For many Internet of Things (IoT) device designers, power consumption is the governing factor in the choice of which wireless interface to use. Wi-Fi normally loses out here, because common implementations can consume up to 300mA during an active data transfer compared with Bluetooth’s 3mA, and it consumes 1mA in an idle state compared with Bluetooth’s 50nA. If you’re trying to build devices that can run for a decade on a coin cell (think door-closure sensors, for example), then these figures will effectively make the choice for you. Bluetooth has also evolved steadily since its introduction with updates, such as Bluetooth Low Energy (BLE) that significantly reduces power consumption, which successfully enables new applications like fitness monitors, toys, and remote sensing.
The other important issue designers face when choosing a wireless standard is the “make versus buy” question: That is, is the implementation style of the wireless interface going to define your design’s differentiating value, or is it enough to simply have a wireless interface? If it’s the latter, then designers can relieve themselves from a great deal of complex RF engineering, printed circuit board (PCB) design, firmware development and validation, and certification challenges by simply buying a packaged solution. Of course, these may appear costlier than a do-it-yourself (DIY) approach, but they are likely to reduce the design’s time-to-market substantially, enabling your design to steal a march on its competitors and therefore reach volume pricing more quickly than would otherwise be possible.
One practical way to explore your options is to find a supplier that produces a range of Wi-Fi and/or Bluetooth modules in similar footprints. Panasonic can help here, offering a Wi-Fi module and a module series that integrates both Wi-Fi and Bluetooth.
The Panasonic PAN9420 Embedded Wi-Fi Module supports the 802.11 b/g/n Wi-Fi standard at 2.4GHz. It has an onboard central processing unit (CPU) to run a full network IP stack along with a Web server, internal static-random-access memory (SRAM), and in-system programmable flash memory (Figure 1). The module supports both access-point and infrastructure modes concurrently, to make it easy to set-up simultaneous Wi-Fi connections to smart devices and home network routers. The firmware also supports client, micro-access-point, and ad-hoc mode applications. It can also receive updates over-the-air, a vitally important feature for IoT devices.
Figure 1: The Panasonic PAN9420 Wi-Fi module has an onboard CPU to run a full network stack. (Source: Panasonic)

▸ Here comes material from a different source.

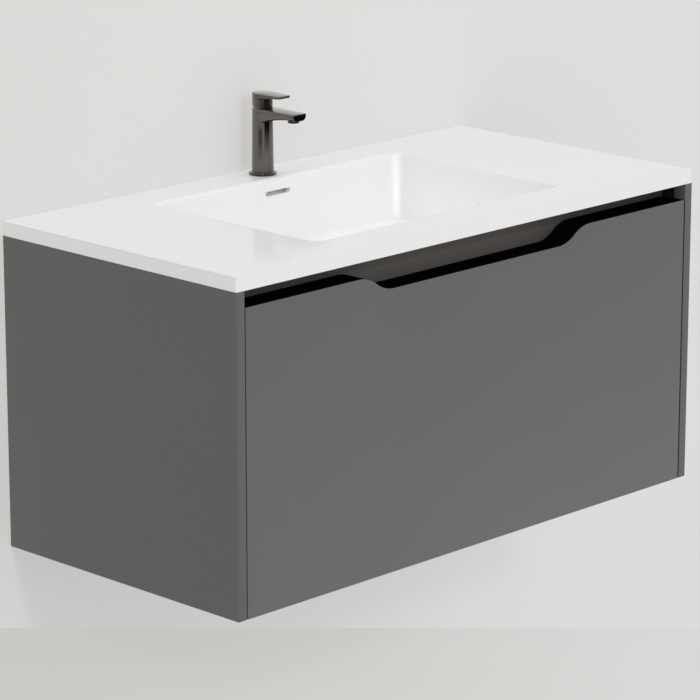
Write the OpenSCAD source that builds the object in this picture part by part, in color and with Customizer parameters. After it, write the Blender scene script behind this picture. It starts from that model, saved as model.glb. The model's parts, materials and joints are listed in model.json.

For more sophisticated applications, Panasonic offers the PAN9026 Wi-Fi and Bluetooth Radio Modules (Figure 2). These modules run 802.11 a/b/g/n Wi-Fi at both 2.4GHz and 5GHz as well as the Bluetooth and BLE protocols. The modules’ capabilities empower designers to build hybrid devices that include both Wi-Fi and Bluetooth connectivity. This allows use cases such as Wi-Fi access points that can also provide Internet access to a network of low-cost BLE devices that are connected to each other in a meshed network. Furthermore, these modules also have a “coexistence interface” to enable arbitration between multiple co-located Wi-Fi networks, Bluetooth, and/or a mobile network such as Long-Term Evolution (LTE), all this implying that the modules can be useful with even-more flexible connectivity solutions.
Figure 2: PAN9026 Wi-Fi and Bluetooth radio modules can act as a bridge between devices running on different wireless interfaces. (Source: Panasonic)
Both the PAN9420 and PAN9026 modules come with support. The PAN9420 evaluation kit includes a PAN9420 host board, with two USB to Universal Asynchronous Receiver/Transmitter (UART) converters, and a PAN9420 target board, with a PAN9420 Wi-Fi module. The module itself is loaded with example firmware for IoT applications and serving Web content.
The PAN9026 evaluation kit includes a micro Secure Digital (SD) adapter, a Cortex A9 microcontroller, and a micro SD card, with a Yocto Linux XFCE desktop environment image. There’s also a power cable that adapts a USB-A connector to a 5.5/2.5mm plug.
At the beginning of this discussion we asked, “What’s the best way to give a device a wireless connection?” The answer may still be “It depends,” but the availability of embedded modules, like those outlined in this article, at least makes exploring the options much easier. It may also mean that in some circumstances you don’t have to choose one or the other, because you can have both.